Written by Bianca Bagatourian, The Time of Our Lives brings together Zinn’s own writings with other stories of war and oppression. There’s a definite hint of verbatim theatre here, but that’s a reductive description of the fascinating and moving tapestry of music and words that Che Walker’s production offers us.

US actor Daniel Benzali was slated to play Howard Zinn in this production, but due to ill health Martina Laird took over the role. Playing the part with less than 48 hours’ preparation, Laird does a remarkable job, injecting a thoughtful humanity and texture into Zinn’s weighty words.
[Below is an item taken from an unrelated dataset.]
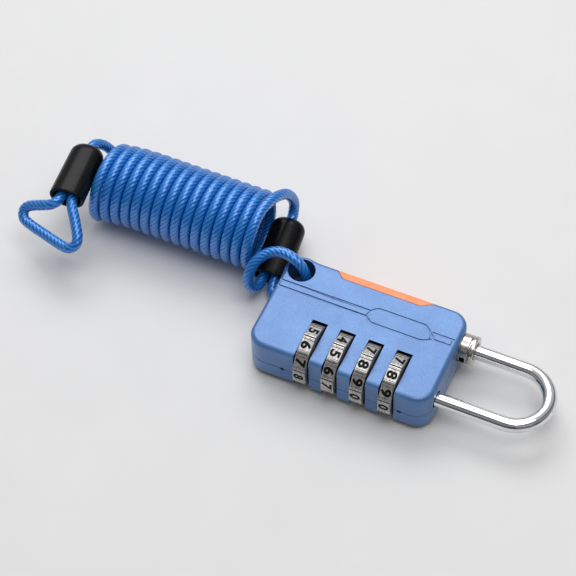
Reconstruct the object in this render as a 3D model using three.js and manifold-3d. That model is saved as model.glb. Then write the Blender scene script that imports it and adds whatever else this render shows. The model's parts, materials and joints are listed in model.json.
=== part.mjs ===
// Four-dial luggage padlock with a coiled security cable looped through its lug.
// Millimetres, +Z up. The lock lies on its back: +X points to the shackle, the dials are on -Y.
import * as THREE from "three";
import { mergeVertices } from "three/addons/utils/BufferGeometryUtils.js";
import Module from "manifold-3d";

const wasm = await Module();
wasm.setup();

// ---------------------------------------------------------------- driving dimensions
const GAP = 0.3; // running gap between neighbouring pieces
const SEAM = 0.1; // gap of a tight seam between fixed pieces

const BODY_LENGTH = 52;
const BODY_WIDTH = 31;
const BACK_Z = 1.1; // back face; the dials stand a little lower
const FRONT_Z = 14.1;
const PARTING_Z = 6.6;
const EDGE_FILLET = 1.3;
const CORNER_RADIUS = 5;

const AXLE_Y = 6.4; // common axis of the dials and the long shackle leg
const AXLE_Z = 8.25;
const DIAL_COUNT = 4;
const FIRST_DIAL_X = 16.1;
const DIAL_PITCH = 8.05;
const DIAL_WIDTH = 3.5;
const DIAL_RIDGE_RADIUS = 8.25;
const DIAL_FLAT_RADIUS = 8.1;
const DIAL_BORE_RADIUS = 4.85;
const DIGITS = 10;
const DIAL_REACH = DIAL_RIDGE_RADIUS * Math.cos(0.4 * ((2 * Math.PI) / DIGITS)); // a flat faces the near side
const SLOT_RADIUS = 8.8;
const SLOT_WIDTH = 4.3;

const SLEEVE_RADIUS = 4.5;
const SLEEVE_BORE_RADIUS = 2.25;
const SLEEVE_REACH = 3.85; // how far a sleeve runs past its dial's middle, towards the shackle
const CAVITY_RADIUS = 4.85;
const CAVITY_X = [11.6, 46.9];

const SHACKLE_RADIUS = 2;
const TOE_Y = 24.3;
const BOW_CENTRE_X = 70.3;
const LEG_END_X = 48.3;
const TOE_END_X = 48.6;
const SPINDLE_RADIUS = 1.7;
const SPINDLE_X = [11.3, 48];
const LUG_OFFSET = -2.97; // from a dial's middle to its spindle lug
const LUG_LENGTH = 1.5;
const LUG_RADIUS = 3.1;
const SPRING_X = [2.9, 10.4];

const COLLAR_RADIUS = 4;
const COLLAR_X = [45.5, 55.9];
const COLLAR_BORE_RADIUS = 2.35;

const EYE = { x: 4.6, y: 26.5, hole: 3.7, rim: 5 }; // the lug with the hole for the cable
const RELIEF = { x: 2.6, y: 28.6, radius: 8.6, z: 4.4 }; // room for the cable under the lug

const INLAY = { x: [15.3, 39], outerX: [13.6, 41.3], y: 28.4, tongueX: [18, 36], tongueY: 27.2, tongueZ: [5, 10.4] };

const CABLE_RADIUS = 1.5;
const COIL = { radius: 11.35, y: 36, x: [-58.6, -12.2] };
const FERRULE = { length: 18.3, width: 9.8, height: 7.6, crimpLength: 9.3 };
const STRAND_OFFSET = 1.65; // the two strands of an eye lie side by side in their ferrule

// The origin is the middle of the lock's own footprint.
const FOOTPRINT_X = [EYE.x - EYE.rim, BOW_CENTRE_X + (TOE_Y - AXLE_Y) / 2 + SHACKLE_RADIUS];
const FOOTPRINT_Y = [AXLE_Y - DIAL_REACH, EYE.y + EYE.rim];
const MIDDLE = (pair) => (pair[0] + pair[1]) / 2;
const dialX = (index) => FIRST_DIAL_X + index * DIAL_PITCH;

// ---------------------------------------------------------------- solids and booleans
function toSolid(geometry) {
  const bare = geometry.clone();
  bare.deleteAttribute("normal");
  bare.deleteAttribute("uv");
  const merged = mergeVertices(bare, 1e-4);
  return new wasm.Manifold(
    new wasm.Mesh({
      numProp: 3,
      vertProperties: Float32Array.from(merged.attributes.position.array),
      triVerts: Uint32Array.from(merged.index.array),
    })
  );
}

function toGeometry(solid) {
  const mesh = solid.getMesh();
  const geometry = new THREE.BufferGeometry();
  geometry.setAttribute("position", new THREE.BufferAttribute(Float32Array.from(mesh.vertProperties), 3));
  geometry.setIndex(new THREE.BufferAttribute(Uint32Array.from(mesh.triVerts), 1));
  geometry.computeVertexNormals();
  return geometry;
}

function box(x, y, z) {
  const geometry = new THREE.BoxGeometry(x[1] - x[0], y[1] - y[0], z[1] - z[0]);
  return toSolid(geometry.translate(MIDDLE(x), MIDDLE(y), MIDDLE(z)));
}

function cylinderX(radius, x, y, z, sides = 32) {
  const geometry = new THREE.CylinderGeometry(radius, radius, x[1] - x[0], sides);
  return toSolid(geometry.rotateZ(-Math.PI / 2).translate(MIDDLE(x), y, z));
}

function cylinderZ(radius, x, y, z, sides = 32) {
  const geometry = new THREE.CylinderGeometry(radius, radius, z[1] - z[0], sides);
  return toSolid(geometry.rotateX(Math.PI / 2).translate(x, y, MIDDLE(z)));
}

// A shape drawn in the (y, z) plane about the axle and pushed along X.
function profileX(shape, x) {
  const geometry = new THREE.ExtrudeGeometry(shape, { depth: x[1] - x[0], bevelEnabled: false, curveSegments: 10 });
  const turn = new THREE.Matrix4().makeBasis(
    new THREE.Vector3(0, 1, 0),
    new THREE.Vector3(0, 0, 1),
    new THREE.Vector3(1, 0, 0)
  );
  return toSolid(geometry.applyMatrix4(turn).translate(x[0], 0, 0));
}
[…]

In many ways, the casting of Laird is an accidental stroke of genius. While the intellectual connections the play makes between racial violence in the US and US military actions abroad are clear, there’s something powerful about casting a black female actor as the voice offering an historical overview.

With all due respect to Benzali, one rather wonders what could have been with Laird anchoring the whole run.

Sometimes Bagatourian’s play can feel rushed, when actually the most powerful moments are those where we must sit with the horrific violence of war and oppression, and sometimes scenes blur in ways that can cloud the narrative.

But overall, this is an important history, which movingly uses testimony, along with protest and war songs, to move ideas from the intellectual to the emotive.

It offers us a vital call to dissent and, at a time when world politics can easily leave us feeling helpless, powerfully reminds us that “the world is changed by small acts.”